Switzerland each year attracts more and more the attention of sociologists. Its completely popular system of government, which has solved the problem of carrying on a democracy without extravagance and without bureaucratic inefficiency, its close and effective organisation of military, education, and charity matters, its methods of referring political issues for settlement directly to the people—all are being carefully studied in various countries of the world with a view to imitation. It yet remains to be seen whether methods and policies which work notably well in their native land would bear transplanting; whether, too, they would be as suitable for larger areas and larger populations than Switzerland has. In some respects the Swiss example will doubtless prove useful for imitation (with modifications) in other countries.

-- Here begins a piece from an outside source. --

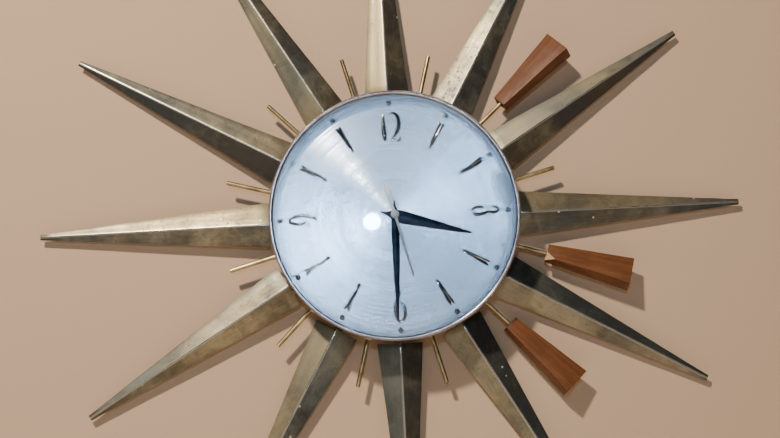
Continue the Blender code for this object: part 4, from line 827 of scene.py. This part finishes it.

But it is fair to question whether the happiness to which the little Swiss people have reached is the ideal with which civilised democracy would be content. The Swiss are happy, but it is a strictly mediocre happiness. They are content because they have a very modest standard of contentment. The people of the country, with all their virtues, are not inspiring; and the life they lead suggests a little too much the life of an excellently-managed institution to be really attractive. At the outset of this volume I ventured to question the justice of some eminent travellers who have abused the Swiss. They, it would seem to me, had formed an extraordinarily heroic idea of the Swiss character, and were disappointed that close examination showed a people who are very estimable, very well-educated, very firm in their patriotism, but not always suggestive of the heroic. Between an unfair depreciation and the idealising of the Swiss nation there is a reasonable middle ground, and from that middle ground the social and political inquirer should approach the study of Swiss sociological institutions.